Problem description: Up to and including the line containing "bm.faces.new(rings[-1])", please reproduce the lines of the listing below, starting from the top.

(Entries with model source code)

··········

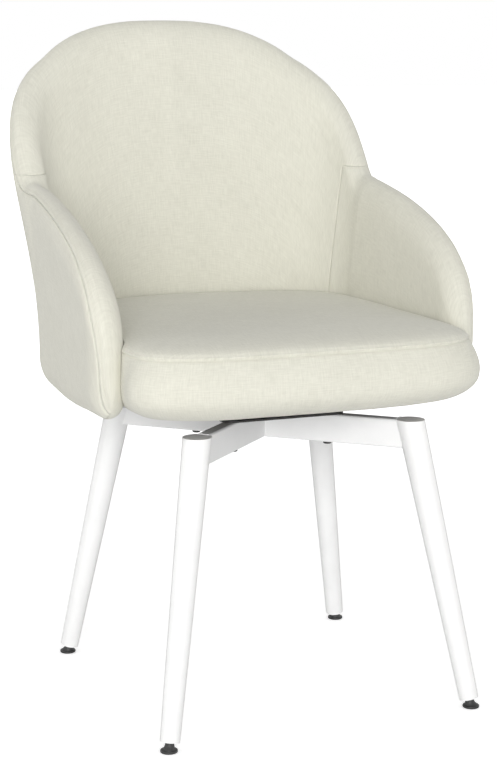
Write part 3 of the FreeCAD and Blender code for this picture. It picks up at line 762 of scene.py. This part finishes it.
def add_stitch(bm, start, end, normal, width):
    """One short raised thread between two points, its ends sunk in."""
    along = end - start
    length = along.length
    if length < 1e-6:
        return
    along = along / length
    side = along.cross(normal).normalized()
    rings = []
    for share, size, lift in thread_rings:
        centre = start + along * length * share + normal * (width * lift)
        ring = []
        for k in range(thread_sides):
            turn = math.pi * 2 * k / thread_sides
            flat = side * math.cos(turn) * width / 2 * size
            ring.append(bm.verts.new(centre + (flat + normal * math.sin(turn) * width / 2 * size)))
        rings.append(ring)
    for a, b in zip(rings, rings[1:]):
        bridge(bm, a, b)
    bm.faces.new(list(reversed(rings[0])))
    bm.faces.new(rings[-1])


# Dust cover under the seat board
board_inset = 33.0
cover_margin = 4.0
plate_half = 85.75
bracket_width = 30.0
bracket_reach = 58.0
bracket_stations = (0.0, 352.0, 490.0)
shell_board_inner = -4.0
bracket_side_gap = 2
bracket_end_gap = 3
cloth_depth = 0.3
cloth_sag = 0.45
edge_wrinkle = 0.12
edge_wrinkles = 36
staple_pitch = 42.0
staple_inset = 7.0
staple_wire = 0.7
staple_crown = 10.0
staple_depth = 0.45


def cover_opening(x, y):
    """Positive inside an opening of the dust cover, in mm from its edge."""
    half = plate_half + cover_margin
    best = min(half - abs(x), half - abs(y))
    for station in bracket_stations:
        px, py, nx, ny, _ = path_at(station)
        u = (abs(x) - px) * nx + (y - py) * ny - shell_board_inner
        v = (abs(x) - px) * ny - (y - py) * nx
        beside = bracket_width / 2 + bracket_side_gap - abs(v)
        best = max(best, min(beside, u + bracket_reach + bracket_end_gap))
    return best


def cover_edge_points(count):
    """Plan points of the dust cover's outline, a cover margin inside the board's edge."""
    edge = []
    for i in range(count):
        angle = 2 * math.pi * i / count
        dx, dy = math.sin(angle), -math.cos(angle)
        near, far = 60.0, 320.0
        for _ in range(24):
            middle = (near + far) / 2
            if seat_inset(middle * dx, middle * dy) > board_inset + cover_margin:
                near = middle
            else:
                far = middle
        edge.append((near, dx, dy))
    return edge


def build_dust_cover():
    """Thin black cloth, stretched under the board and sagging a little between its staples."""
    low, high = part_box("dust_cover")
    level = high[2] * 1000 - cloth_depth
    bm = bmesh.new()
    hole = bm.verts.layers.float.new("hole")
    around, rows = 180, 44
    centre_hole = 4.0
    edge = cover_edge_points(around)
    columns = []
    for i, (outer, dx, dy) in enumerate(edge):
        wrinkle = edge_wrinkle * math.sin(2 * math.pi * i / around * edge_wrinkles)
        column = []
        for k in range(rows + 1):
            reach = outer * k / rows if k else centre_hole
            x, y = reach * dx, reach * dy
            sag = cloth_sag * math.sin(math.pi * k / rows) + wrinkle * (k / rows) ** 4
            vert = bm.verts.new((x, y, level - max(sag, 0.0)))
            vert[hole] = cover_opening(x, y)
            column.append(vert)
        columns.append(column)
    for a, b in zip(columns, columns[1:] + columns[:1]):
        for k in range(rows):
            bm.faces.new((a[k], a[k + 1], b[k + 1], b[k]))
    cut_level(bm, hole, 0.0, reach=40.0)
    gone = [f for f in bm.faces if mean(f, hole) > 0]
    bmesh.ops.delete(bm, geom=gone, context="FACES")
    into_frame(bm)
    area = sum(f.calc_area() for f in bm.faces)
    piece = new_piece("dust_cloth", bm, "seat", "black_cloth", "dust_cover")
    return piece, [(outer * dx, outer * dy) for outer, dx, dy in edge], level


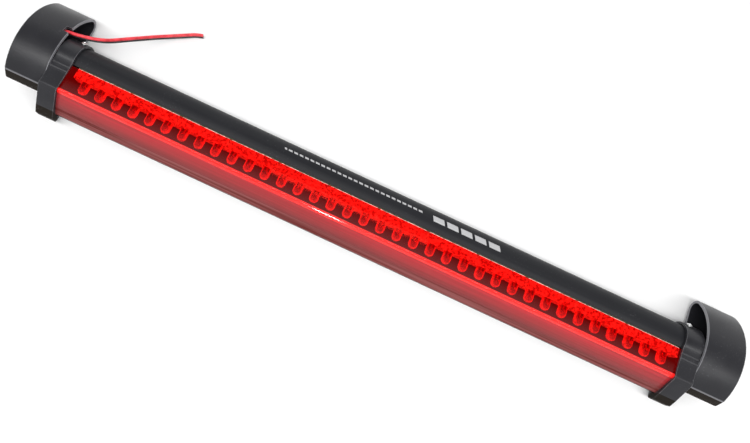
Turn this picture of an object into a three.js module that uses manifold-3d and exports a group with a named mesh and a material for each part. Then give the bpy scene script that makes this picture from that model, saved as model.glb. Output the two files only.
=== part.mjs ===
// Add-on third brake light: a black housing with a red clear lens, a row of LEDs,
// a collar on each end and a hollow half-round bracket that turns outside each collar.
// Millimetres. +X runs along the lamp, +Z out of the window, +Y towards the round back.
// The adhesive pads under the brackets lie on z = 0.

import * as THREE from 'three';
import { mergeVertices } from 'three/addons/utils/BufferGeometryUtils.js';
import Module from 'manifold-3d';

const wasm = await Module();
wasm.setup();

// Driving dimensions
const HALF_LENGTH = 205;
const RIM_X = 183.2;
const CAP_OUTER_X = 182.9;
const CAP_FACE_X = 180.9;
const CAP_INNER_X = 173.1;
const HOUSING_END_X = 178.6;
const GAP = 0.3;

const AXIS_Y = 1.05;
const AXIS_Z = 11.4;
const TUBE_RADIUS = 9.6;
const WALL = 1.5;
const CAP_RADIUS = 11.2;
const CAVITY_RADIUS = TUBE_RADIUS + 0.32;
const WINDOW_ANGLE = THREE.MathUtils.degToRad(116);

const BRACKET_CENTRE_Y = 2.1;
const BRACKET_CENTRE_Z = -7.7;
const BRACKET_RADIUS = 31.7;
const BRACKET_WALL = 1.4;
const BRACKET_BASE_Z = 2;
const BRACKET_FRONT_TOP_Y = -18.95;
const BRACKET_CHIN_Y = -21.7;
const BRACKET_CHIN_Z = 11;
const BRACKET_FRONT_FOOT_Y = -18.6;
const BRACKET_CORNER = 3.6;
const BRACKET_END_ROUND = 2.4;
const NOTCH_Y = 12.4;
const NOTCH_WIDTH = 3.6;
const NOTCH_DEPTH = 3.2;

const HUB_RADIUS = 3.6;
const HUB_BORE_RADIUS = 1.8;
const HUB_START_X = 184.5;
const HUB_BORE_END_X = 196;
const SHANK_RADIUS = 1.5;
const SHANK_END_X = 194;
const HEAD_RADIUS = 3.2;
const WASHER_RADIUS = 3.4;

const GROMMET_Y = 1.55;
const GROMMET_Z = 17.975;
const GROMMET_BORE = 1.95;
const GROMMET_BODY = 2.5;
const GROMMET_LIP = 3.0;

const LED_COUNT = 36;
const LED_PITCH = 9.45;
const LED_ROW_CENTRE_X = 1.4;
const LEDS_PER_GROUP = 3;
const LED_BASE_Y = -6.55;
const LED_Z = 14.9;
const LED_RADIUS = 2.5;
const LED_FLANGE_RADIUS = 2.75;
const LED_FLANGE_LENGTH = 1;
const LED_LENGTH = 8.7;
const POCKET_RADIUS = 2.95;

const CAP_SCREW_X = 175.6;
const CAP_SCREW_ANGLE = THREE.MathUtils.degToRad(35);
const CAP_SCREW_HOLE = 1.15;

const CORE_RADIUS = 0.8;
const CORE_SPACING = 1.85;

// Route of the upper core, from the grommet through the notch in the left bracket's rim
// and down to the surface that the lamp lies on.
const LEAD_ROUTE = [
  [-184.4, 1.55, 18.9],
  [-186, 1.65, 18.9],
  [-187.6, 2.2, 18.95],
  [-189.7, 4.2, 19.05],
  [-190.3, 6.9, 19.2],
  [-189.5, 9.5, 19.35],
  [-187.4, 11.4, 19.5],
  [-184.6, 12.25, 19.9],
  [-181.3, 12.4, 20.2],
  [-177.8, 13.1, 20.1],
  [-174.1, 14.3, 19.4],
  [-170.4, 16.1, 18.1],
  [-166.9, 18.6, 16.5],
  [-163.6, 21.8, 14.7],
  [-160.3, 25.5, 12.6],
  [-155.4, 30.9, 9.5],
  [-150.3, 36.2, 6.7],
  [-145.5, 40.6, 4.6],
  [-140.9, 44.3, 3.3],
  [-136.4, 47.4, 2.8],
  [-132.8, 49.5, 2.75],
  [-129.2, 50.8, 2.75],
];

const SIDES = [['left', -1], ['right', 1]];

// Materials
function plastic(colour, roughness) {
  return new THREE.MeshStandardMaterial({ color: colour, roughness, metalness: 0 });
}

function metal(colour, roughness) {
  return new THREE.MeshStandardMaterial({ color: colour, roughness, metalness: 1 });
}

const BLACK_PLASTIC = plastic(0x3a3a3e, 0.45);
const RED_LENS = plastic(0xe0201c, 0.15);
const LED_RESIN = plastic(0xd02018, 0.2);
const WHITE_PLASTIC = plastic(0xd8d4cc, 0.5);
const BOARD_LAMINATE = plastic(0x2f4a30, 0.6);
const FOAM = plastic(0x1c1a19, 0.9);
const RUBBER = plastic(0x202022, 0.8);
const STEEL = metal(0xb9bcc0, 0.35);
const NYLON = plastic(0xcfcabd, 0.5);
const RED_PVC = plastic(0xd2262e, 0.4);
const BLACK_PVC = plastic(0x18181a, 0.4);

// Tools for closed solids
function toSolid(geometry) {
  const bare = geometry.clone();
  bare.deleteAttribute('normal');
  bare.deleteAttribute('uv');
  const merged = mergeVertices(bare);
  return new wasm.Manifold(new wasm.Mesh({
    numProp: 3,
    vertProperties: new Float32Array(merged.attributes.position.array),
    triVerts: new Uint32Array(merged.index.array),
  }));
}

function toGeometry(solid) {
  const mesh = solid.getMesh();
  const geometry = new THREE.BufferGeometry();
  geometry.setAttribute('position', new THREE.BufferAttribute(mesh.vertProperties, 3));
  geometry.setIndex(new THREE.BufferAttribute(mesh.triVerts, 1));
  return geometry;
}

function named(name, geometry, material) {
  const mesh = new THREE.Mesh(geometry, material);
  mesh.name = name;
  return mesh;
}

// A section drawn in the YZ plane, extruded along X between two planes.
function alongX(shape, xA, xB, curveSegments = 12) {
  const start = Math.min(xA, xB);
  const depth = Math.abs(xB - xA);
  const geometry = new THREE.ExtrudeGeometry(shape, { depth, curveSegments, bevelEnabled: false });
  const turn = new THREE.Matrix4().makeBasis(
    new THREE.Vector3(0, 1, 0),
    new THREE.Vector3(0, 0, 1),
    new THREE.Vector3(1, 0, 0),
  );
  geometry.applyMatrix4(turn);
  geometry.translate(start, 0, 0);
  return geometry;
}

function polygon(points) {
  return new THREE.Shape(points.map(([y, z]) => new THREE.Vector2(y, z)));
}

// An outline's points, without those that coincide.
function outlinePoints(shape, divisions) {
  const points = shape.getPoints(divisions);
  return points.filter((point, index) => {
    const next = points[(index + 1) % points.length];
    return point.distanceTo(next) > 0.01;
  });
}

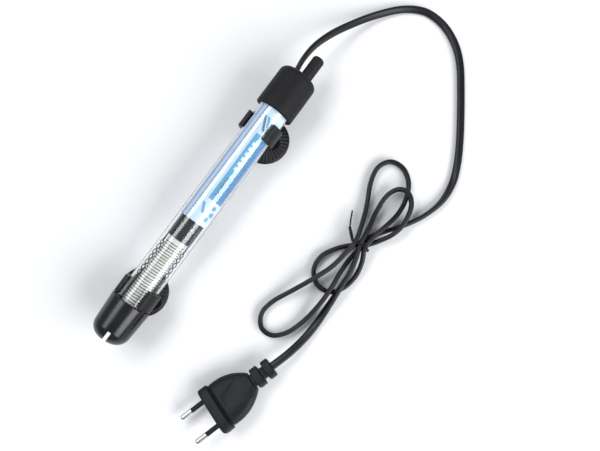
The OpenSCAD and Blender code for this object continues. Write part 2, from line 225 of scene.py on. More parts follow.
def unit(v: Array) -> Array:
    """Each vector divided by its length."""
    return v / np.linalg.norm(v, axis=-1, keepdims=True)


def sweep(path: Array, wide: Array, thin: Array, sections: Array, ends: bool = True) -> Shell:
    """Carry sections along a path: a point is path + b wide + c thin.

    Args:
        path: Points, in metres.
        wide: Unit direction of each section's first number.
        thin: Unit direction of its second.
        sections: One section for all, or one for each point, in metres.
        ends: Whether each end is closed by faces to its middle.

    Returns:
        The swept shell.
    """
    sections = np.broadcast_to(sections, (len(path), *sections.shape[-2:]))
    rows = path[:, None] + sections[..., :1] * wide[:, None] + sections[..., 1:] * thin[:, None]
    if ends:
        first, last = (np.repeat(path[i][None, None], rows.shape[1], 1) for i in (0, -1))
        rows = np.concatenate([first, rows, last])
    return grid(rows)


def tube(path: Array, radius: float, aside: Array, sides: int = 10) -> Shell:
    """A round tube along a path.

    Args:
        path: Points, in metres.
        radius: In metres.
        aside: A direction that the path never takes.
        sides: Steps round it.

    Returns:
        The tube, closed at both ends.
    """
    heading = unit(np.gradient(path, axis=0))
    wide = unit(np.cross(aside, heading))
    return sweep(path, wide, np.cross(heading, wide), oval(radius, radius, 2, sides))


def box_shell(place: Place, low: Triple, high: Triple) -> Shell:
    """A plain box between two local corners, used to cut others.

    Args:
        place: The frame of its corners.
        low: The corner with the lowest numbers.
        high: The corner with the highest.

    Returns:
        The box, closed.
    """
    a = np.array([low[0], low[0], high[0], high[0]])
    b = np.array([low[1], high[1], high[1], low[1]])
    c = np.array([low[2], high[2]])
    ring = np.stack([np.broadcast_to(a, (2, 4)), np.broadcast_to(b, (2, 4)), np.repeat(c[:, None], 4, 1)], -1)
    middle = ring.mean(1, keepdims=True).repeat(4, 1)
    return grid(place.put(np.concatenate([middle[:1], ring, middle[1:]])))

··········

Result of this exercise:
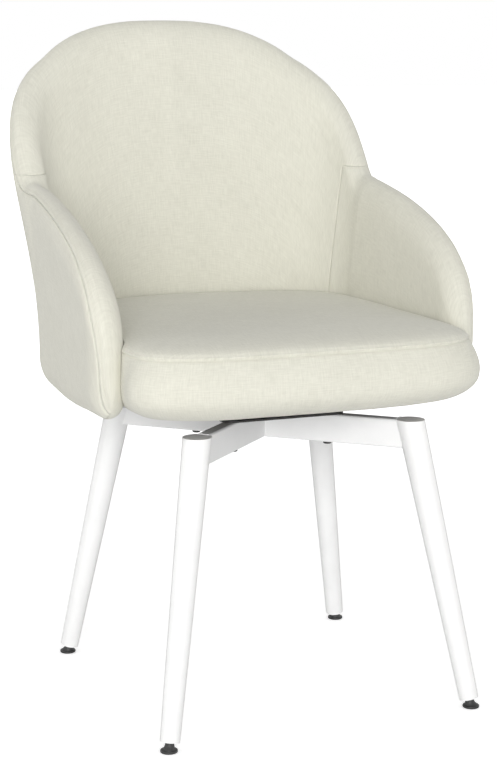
Write part 3 of the FreeCAD and Blender code for this picture. It picks up at line 762 of scene.py. This part finishes it.
def add_stitch(bm, start, end, normal, width):
    """One short raised thread between two points, its ends sunk in."""
    along = end - start
    length = along.length
    if length < 1e-6:
        return
    along = along / length
    side = along.cross(normal).normalized()
    rings = []
    for share, size, lift in thread_rings:
        centre = start + along * length * share + normal * (width * lift)
        ring = []
        for k in range(thread_sides):
            turn = math.pi * 2 * k / thread_sides
            flat = side * math.cos(turn) * width / 2 * size
            ring.append(bm.verts.new(centre + (flat + normal * math.sin(turn) * width / 2 * size)))
        rings.append(ring)
    for a, b in zip(rings, rings[1:]):
        bridge(bm, a, b)
    bm.faces.new(list(reversed(rings[0])))
    bm.faces.new(rings[-1])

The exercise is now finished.